What is being asked ▸
Write the material out again in full, exactly.

Given data ▸
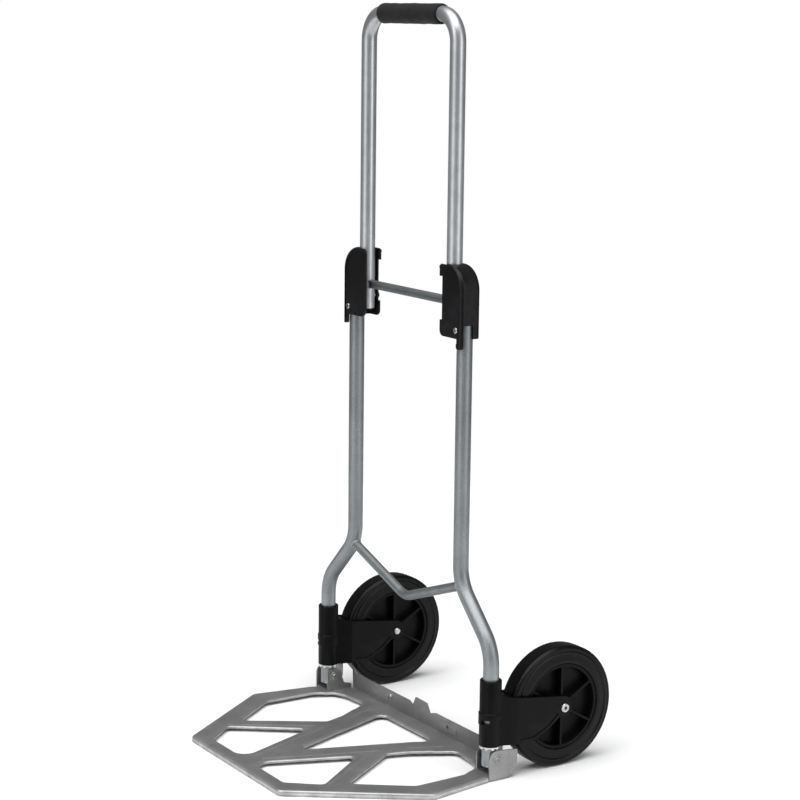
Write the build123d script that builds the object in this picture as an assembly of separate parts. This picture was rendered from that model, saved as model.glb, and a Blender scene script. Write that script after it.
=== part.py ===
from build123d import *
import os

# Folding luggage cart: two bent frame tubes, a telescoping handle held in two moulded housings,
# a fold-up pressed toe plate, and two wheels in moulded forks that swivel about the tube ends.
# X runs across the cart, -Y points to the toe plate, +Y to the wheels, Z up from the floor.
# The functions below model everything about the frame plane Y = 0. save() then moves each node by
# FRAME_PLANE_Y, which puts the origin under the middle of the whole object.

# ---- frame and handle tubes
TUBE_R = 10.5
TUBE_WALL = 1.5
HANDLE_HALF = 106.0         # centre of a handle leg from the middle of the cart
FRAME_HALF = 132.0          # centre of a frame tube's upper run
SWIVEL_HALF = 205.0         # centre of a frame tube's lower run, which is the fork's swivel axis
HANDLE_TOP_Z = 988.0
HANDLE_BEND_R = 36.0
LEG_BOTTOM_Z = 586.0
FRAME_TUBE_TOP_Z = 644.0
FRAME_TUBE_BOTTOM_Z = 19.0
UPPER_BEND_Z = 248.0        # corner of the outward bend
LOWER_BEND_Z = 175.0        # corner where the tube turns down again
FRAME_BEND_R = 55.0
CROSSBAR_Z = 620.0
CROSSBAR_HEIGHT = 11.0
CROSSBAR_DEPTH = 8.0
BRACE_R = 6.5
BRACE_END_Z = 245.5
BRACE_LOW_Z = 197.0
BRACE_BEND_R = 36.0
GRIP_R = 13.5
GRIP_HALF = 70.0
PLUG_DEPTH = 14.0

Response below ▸
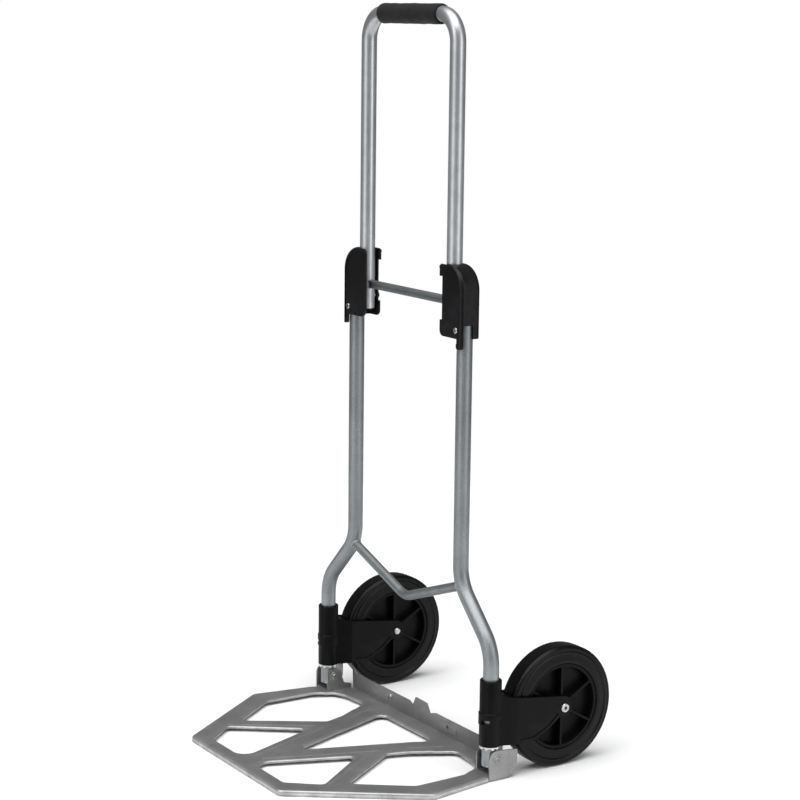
Write the build123d script that builds the object in this picture as an assembly of separate parts. This picture was rendered from that model, saved as model.glb, and a Blender scene script. Write that script after it.
=== part.py ===
from build123d import *
import os

# Folding luggage cart: two bent frame tubes, a telescoping handle held in two moulded housings,
# a fold-up pressed toe plate, and two wheels in moulded forks that swivel about the tube ends.
# X runs across the cart, -Y points to the toe plate, +Y to the wheels, Z up from the floor.
# The functions below model everything about the frame plane Y = 0. save() then moves each node by
# FRAME_PLANE_Y, which puts the origin under the middle of the whole object.

# ---- frame and handle tubes
TUBE_R = 10.5
TUBE_WALL = 1.5
HANDLE_HALF = 106.0         # centre of a handle leg from the middle of the cart
FRAME_HALF = 132.0          # centre of a frame tube's upper run
SWIVEL_HALF = 205.0         # centre of a frame tube's lower run, which is the fork's swivel axis
HANDLE_TOP_Z = 988.0
HANDLE_BEND_R = 36.0
LEG_BOTTOM_Z = 586.0
FRAME_TUBE_TOP_Z = 644.0
FRAME_TUBE_BOTTOM_Z = 19.0
UPPER_BEND_Z = 248.0        # corner of the outward bend
LOWER_BEND_Z = 175.0        # corner where the tube turns down again
FRAME_BEND_R = 55.0
CROSSBAR_Z = 620.0
CROSSBAR_HEIGHT = 11.0
CROSSBAR_DEPTH = 8.0
BRACE_R = 6.5
BRACE_END_Z = 245.5
BRACE_LOW_Z = 197.0
BRACE_BEND_R = 36.0
GRIP_R = 13.5
GRIP_HALF = 70.0
PLUG_DEPTH = 14.0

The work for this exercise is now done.